I bring tears to her eyes!
What am I?”

(Answer at the foot of the post.)

This is Riddle 23 from the Exeter Book. The word ‘riddle’ derives from the same root as the Old English word ‘-raed’, meaning ‘counsel, explain, teach’. A riddle is typically a short poem describing a familiar object or activity in a cryptic way, and the listener (or reader, after they came to be written down) has to work out what is being described. They can be clever, witty, poetic, beautiful, almost mystical. As this one shows, they can also display a bawdy sense of humour. Seven of the Exeter Book Riddles are of the same form as Riddle 23.

English/British humour seems to be uncommonly fond of the risque double meaning.

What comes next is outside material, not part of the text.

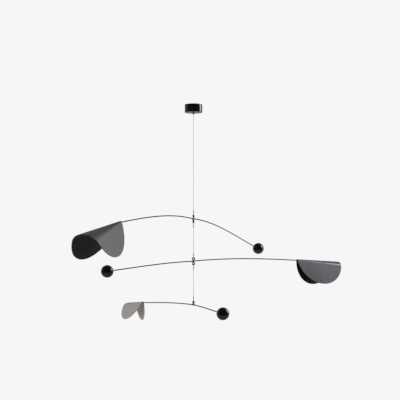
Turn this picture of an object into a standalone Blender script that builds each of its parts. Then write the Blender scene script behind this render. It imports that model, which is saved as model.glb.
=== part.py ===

It’s a staple of seaside postcards, Carry On films, Frankie Howerd scripts, not to mention Shakespeare (“Thou wilt fall backward when thou hast more wit, wilt thou not Juliet?”). In English, it seems, any entendre can be double’d. It’s rather nice to see proof that this hasn’t changed in a thousand years.

The Exeter Book is believed to be the “…one large book in English verse about various subjects” which was bequeathed to the Exeter Cathedral Library by Leofric, first Bishop of Exeter, in 1072. It survives in Exeter Cathedral Library to this day. The date of its composition is not known, though it’s usually ascribed to the second half of the tenth century, say around 960 or so. The Exeter Book contains a remarkable variety of Old English verse, religious and secular, including The Seafarer, The Wanderer, The Husband’s Message, The Wife’s Lament, Widsith and, of course, the Riddles.

To me, the Exeter Book Riddles show early English culture in an attractive light. Clearly these were people who liked jokes as well as elegies, who valued mundane tasks as well as heroes, and who enjoyed intelligent word games but weren’t above a vulgar belly laugh. It’s worth remembering that the Exeter Book was a gift from a bishop to his cathedral library, presumably expected to be read mainly by monks and other clerics. Evidently at least one senior churchman of the time was no prim killjoy.

Do you have a favourite riddle?

Answer: an onion. Whatever were you thinking?